-------- Data shown
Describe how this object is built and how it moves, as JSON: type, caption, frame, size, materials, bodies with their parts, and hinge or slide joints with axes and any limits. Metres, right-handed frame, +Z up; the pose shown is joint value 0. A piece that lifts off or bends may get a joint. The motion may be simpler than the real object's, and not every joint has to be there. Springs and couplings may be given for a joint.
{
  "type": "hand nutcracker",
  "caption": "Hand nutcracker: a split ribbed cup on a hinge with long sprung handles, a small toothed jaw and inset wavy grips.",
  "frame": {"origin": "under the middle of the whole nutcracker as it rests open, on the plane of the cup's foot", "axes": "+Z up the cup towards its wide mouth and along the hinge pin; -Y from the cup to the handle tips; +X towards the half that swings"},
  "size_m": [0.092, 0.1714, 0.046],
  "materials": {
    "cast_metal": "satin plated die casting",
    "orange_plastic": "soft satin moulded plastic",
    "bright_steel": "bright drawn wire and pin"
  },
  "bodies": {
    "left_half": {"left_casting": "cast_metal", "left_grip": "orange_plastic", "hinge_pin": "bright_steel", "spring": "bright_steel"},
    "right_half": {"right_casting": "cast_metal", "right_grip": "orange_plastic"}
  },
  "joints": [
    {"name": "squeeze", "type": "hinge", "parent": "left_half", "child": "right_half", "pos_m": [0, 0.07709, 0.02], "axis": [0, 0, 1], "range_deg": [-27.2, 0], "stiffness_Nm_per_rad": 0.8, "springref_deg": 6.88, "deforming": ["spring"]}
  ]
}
----------------
-------- Data shown
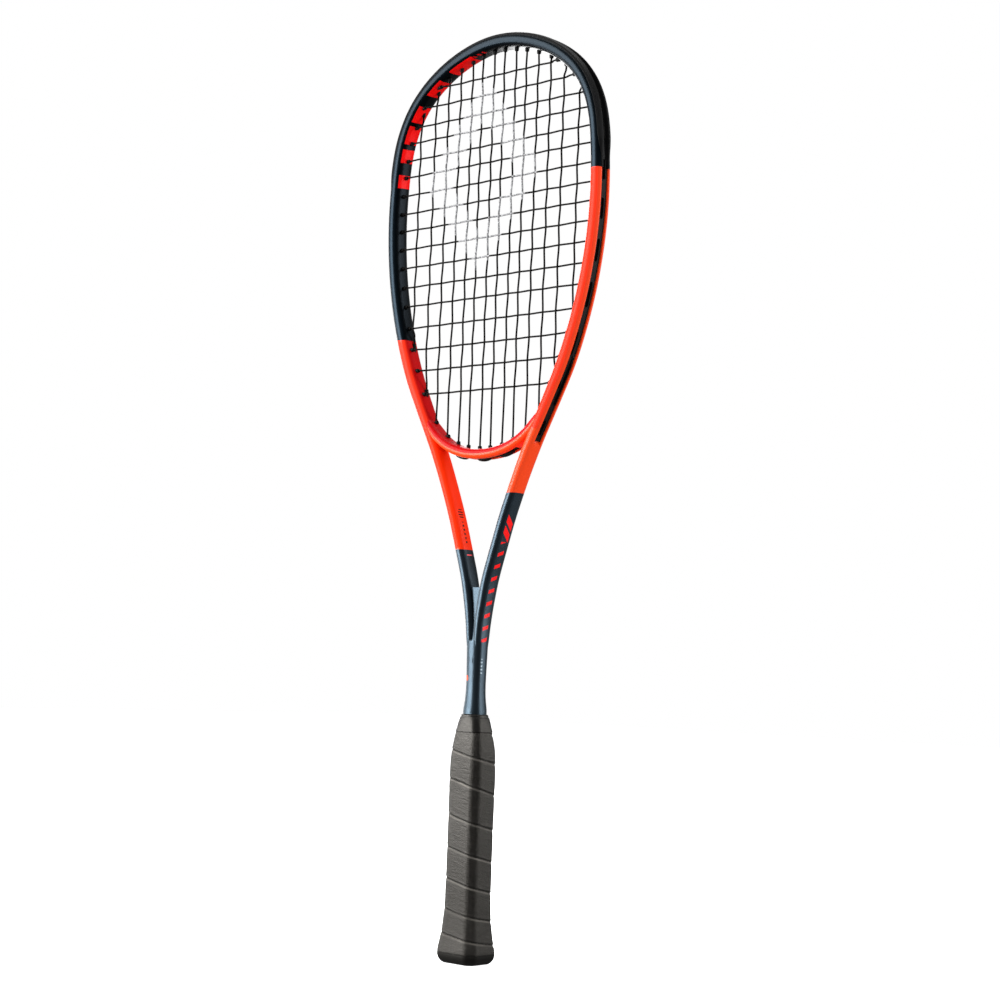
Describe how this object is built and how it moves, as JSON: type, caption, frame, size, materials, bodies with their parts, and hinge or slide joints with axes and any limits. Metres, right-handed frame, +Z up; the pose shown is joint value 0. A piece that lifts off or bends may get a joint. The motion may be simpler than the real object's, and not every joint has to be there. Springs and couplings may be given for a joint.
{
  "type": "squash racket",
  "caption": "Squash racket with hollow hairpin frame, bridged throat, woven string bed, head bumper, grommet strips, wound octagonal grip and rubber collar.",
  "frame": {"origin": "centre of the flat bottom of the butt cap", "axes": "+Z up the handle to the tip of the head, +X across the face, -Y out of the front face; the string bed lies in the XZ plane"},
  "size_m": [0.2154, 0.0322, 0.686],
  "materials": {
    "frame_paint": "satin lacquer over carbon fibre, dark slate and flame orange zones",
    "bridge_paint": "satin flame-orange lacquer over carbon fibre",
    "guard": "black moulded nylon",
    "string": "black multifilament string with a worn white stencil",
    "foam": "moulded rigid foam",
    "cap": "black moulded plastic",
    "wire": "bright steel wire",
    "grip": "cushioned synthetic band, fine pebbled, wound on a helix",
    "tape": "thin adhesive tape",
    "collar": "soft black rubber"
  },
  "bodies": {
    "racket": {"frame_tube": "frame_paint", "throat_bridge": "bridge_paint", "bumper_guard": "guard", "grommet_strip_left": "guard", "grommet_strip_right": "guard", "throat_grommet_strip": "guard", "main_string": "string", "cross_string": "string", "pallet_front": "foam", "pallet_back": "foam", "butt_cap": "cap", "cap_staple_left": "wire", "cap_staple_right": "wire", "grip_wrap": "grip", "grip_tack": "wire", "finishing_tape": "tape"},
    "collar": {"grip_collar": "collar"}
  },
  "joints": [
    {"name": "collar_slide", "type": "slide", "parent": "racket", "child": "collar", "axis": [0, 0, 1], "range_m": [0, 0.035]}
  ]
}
----------------
__Required work__
Write the number of lines containing the word "type" and nothing besides it.

__Final answer__
6